Firing his rifle, he managed to scare the animal off, and saw his wife’s neck had bled where the panther bit it. She was not dead after all, at least not before the panther attacked her. In his wife’s teeth was part of one of the animal’s ears.

‘The Boarded Window’: analysis

Perhaps the most obvious precursor to ‘The Boarded Window’ is Edgar Allan Poe’s 1844 short story ‘The Premature Burial’, which tells of a wealthy and beautiful young Frenchwoman who married a banker even though her heart lay with a young journalist named Julien. After several years of ill-treatment at the hands of her husband, Victorine was thought to have died, and was buried although she was, in fact,

still alive. She was only rescued because Julien raided her grave in the hope of cutting off some of her beautiful hair as a keepsake. Another important influence was probably Poe’s other premature-burial story, ‘The Fall of the House of Usher’, in which Roderick Usher inters his twin sister in the tomb when she is, in fact, still alive.

Meanwhile, the story’s woodland setting among frontiersmen recalls Nathaniel Hawthorne more than Poe, and the sense that there are dark and sinister forces present in the surrounding forest and that attempts to make such an area of wild land civilised and settled will end in failure.

A key question to consider in any analysis of ‘The Boarded Window’ is what the boarded window of the story’s title represents. Is this a symbol of Murlock’s own wish to shut out the outside world and incarcerate himself within his secluded cabin? (Isolation is obviously a key theme of this story.) As the only window in the cabin, it is a powerful visual sign of his willingness to shut himself away from the world, and keep the world out from his own, interior world, following his wife’s death (that is, her actual death; obviously when he mistakenly believes she has died, the window is still open and that is how the panther gets in to kill her).

The most logical reason why Murlock boards up this window is to keep out such beasts of the woods as the panther, in case it comes back for him next time (or a similar animal is attracted to his cabin). But the window works well as a symbol of the closing-in of Murlock’s world in the wake of the terrible event involving the death of his wife: having been ‘young, strong and full of hope’ at the time of his marriage, intent on building a farm, he becomes a secluded and solitary individual who looks far older than he actually was. The pioneer has become a recluse.
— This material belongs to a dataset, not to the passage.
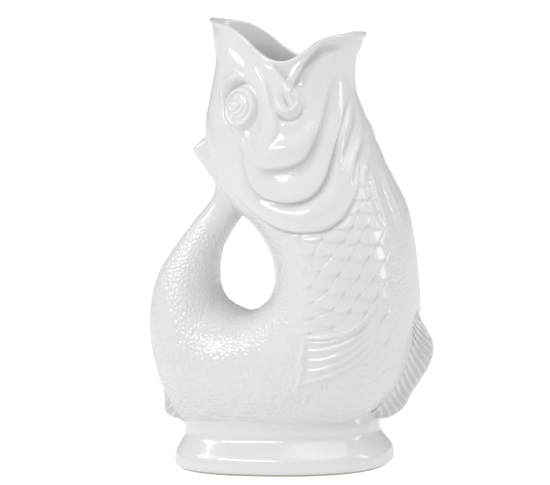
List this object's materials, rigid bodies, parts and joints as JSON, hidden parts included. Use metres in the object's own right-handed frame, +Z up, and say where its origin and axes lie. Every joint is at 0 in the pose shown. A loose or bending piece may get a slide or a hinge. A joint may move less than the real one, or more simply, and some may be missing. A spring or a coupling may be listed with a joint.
{
  "type": "gurgle jug",
  "caption": "White glazed ceramic fish jug on an oval foot: open mouth as spout, hollow tail bent up as the handle and air chamber.",
  "frame": {"origin": "on the table, under the middle of the jug's length, in its plane of symmetry", "axes": "+X from the handle towards the pouring lip, +Y to the fish's left, +Z up"},
  "size_m": [0.1617, 0.1014, 0.2478],
  "materials": {
    "glazed_ceramic": "clear gloss glaze over white clay",
    "bare_clay": "dry unglazed clay where the foot was wiped"
  },
  "bodies": {
    "root": {"pedestal_foot": "glazed_ceramic", "bare_foot_rim": "bare_clay", "body_shell": "glazed_ceramic", "head_shell": "glazed_ceramic", "tail_shell": "glazed_ceramic", "tail_fluke": "glazed_ceramic", "belly_fin": "glazed_ceramic", "back_fin": "glazed_ceramic", "left_pectoral_fin": "glazed_ceramic", "right_pectoral_fin": "glazed_ceramic", "left_gill_cover": "glazed_ceramic", "right_gill_cover": "glazed_ceramic", "left_eye": "glazed_ceramic", "right_eye": "glazed_ceramic", "left_lip_curl": "glazed_ceramic", "right_lip_curl": "glazed_ceramic"}
  },
  "joints": []
}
One of the most fascinating aspects of ‘The Boarded Window’ is Bierce’s depiction of Murlock, or rather, his narrator’s depiction of Murlock. For one of the sleights-of-hand Bierce performs in this story is convincing us that what is being offered as conjecture is being reported as fact. Having told us that he intends to ‘sketch in’ some of the missing details from his grandfather’s account of Murlock’s life, the narrator then cheerily provides imagined details, putting specific dialogue into Murlock’s mouth and speculating on the man’s emotions: such as when he suggests that Murlock was incapable of tears when his wife ‘dies’, telling himself that he will cry once he has finished preparing the body for the grave.

‘The Boarded Window’ is, then, not just a cleverly wrought Gothic tale with a shocking denouement, but a cunning narrative in which the hand-me-down framing of the story (a narrator reporting what he learned from his grandfather about Murlock, and then gleefully embellishing it, can hardly be considered omniscient, or even reliable), which is so common in the American short story tradition (consider Mark Twain’s early tales), invites us to question what is fact and what is pure speculation. ‘The Boarded Window’ is itself a boarded window of sorts: offering a potential way inside for those persistent enough, but remaining opaque from the outside.